EU must avoid Greek bankruptcy, says BA boss

Bank Austria (BA) CEO Willibald Cernko has warned from letting Greece go bust.

Cernko said at the weekend Europe “should consider very well whether it would be a good idea to dismiss a country from the Eurozone.” The banker claimed such a move “would put the European project into question.”

The BA chief warned that the European Union (EU) could not financially compensate a controlled insolvency of the debt-stricken EU and Eurozone member state either. He deplored a lack on investments in Greece and criticised EU state and government leaders for focusing on drastic austerity and cutbacks in the country.

The BA boss also expressed criticism of the Austrian government’s savings package. The Social Democrats (SPÖ) of Chancellor Werner Faymann and the People’s Party (ÖVP), which is headed by Michael Spindelegger, announced its ambition to save 26.5 billion Euros by 2017 earlier this month. The parties engaged in lengthy internal and public discussions about how Austria’s debt ratio could be lowered before finally presenting their plans.

Cernko said the Austrian government took a “step into the right direction” but also hit out at the coalition over a lack of growth incentives and substantial reforms. “Lots of measures must follow,” he said about the country’s need to work more efficiently.

The Austrian government reportedly stepped on the gas in presenting its budget consolidation package because of rating agency Standard & Poor’s (S&P) decision to downgrade the country’s solvency from AAA by one notch to AA+. Cernko said Austria might need three to six years to win back the best possible ranking.

OGM asked around 800 Austrians a few days before the federal reform package was presented about their expectations.

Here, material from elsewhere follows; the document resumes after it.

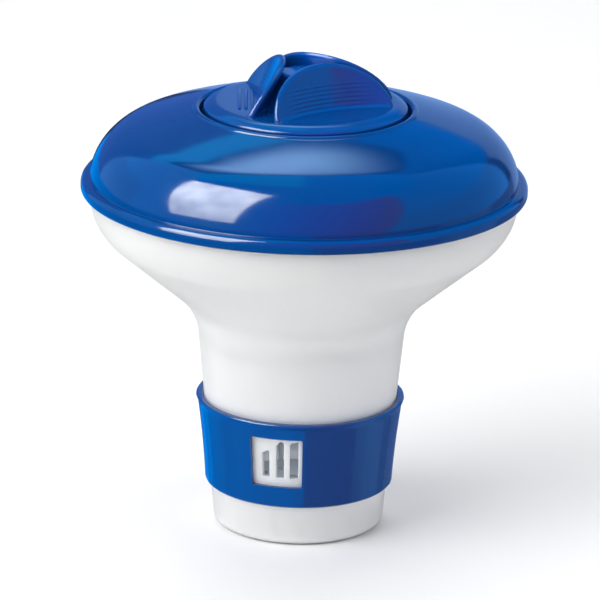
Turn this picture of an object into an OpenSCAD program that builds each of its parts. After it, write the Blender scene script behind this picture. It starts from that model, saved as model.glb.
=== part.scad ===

Around one in five citizens said they expected an annual effect on their incomes and spending of up to 1,200 Euros while 34 per cent expressed fears that the upcoming measures might cost them up to 600 Euros a year.

The research group interviewed 500 Austrians following the government’s revelations to find that 50 per cent felt “strongly affected” by the package. Around 53 per cent said the upcoming burdens were not shared fairly and socially balanced while a majority of 73 per cent expressed fears that another savings package would be necessary before 2016.

Cernko’s latest attack on European and Austrian decision-makers follows an interview last September in which he deplored that politicians failed to create an “effective European crisis mechanism”. The banker added that the Austrian government did well in combating the immediate effects of the economic downturn which started in 2008.

He also warned from reducing the responsibilities of the federal parliaments of the EU-27. “Politicians must show commitment to solve the crisis,” he said, adding that plans to turn the EU into the “United States of Europe” would “go too far”.

BA is one of the leading banks in Central and Eastern Europe (CEE). The Viennese finance institute manages UniCredit’s Eastern European operations except activities in Poland. The Italian bank holds a majority stake in BA. UniCredit chiefs recently rubbished business newspaper reports that they planned to scrap its Austrian affiliate’s name to integrate it further into the banking group.

Cernko plans to reduce BA’s workforce level by 200 a year in the coming years by stopping hiring new employees if staff retire or join another bank. The banker also wants to increase the number employees of BA’s EE subsidiary companies 1,135 within the next four years despite difficulties of its affiliates in Kazakhstan and Ukraine.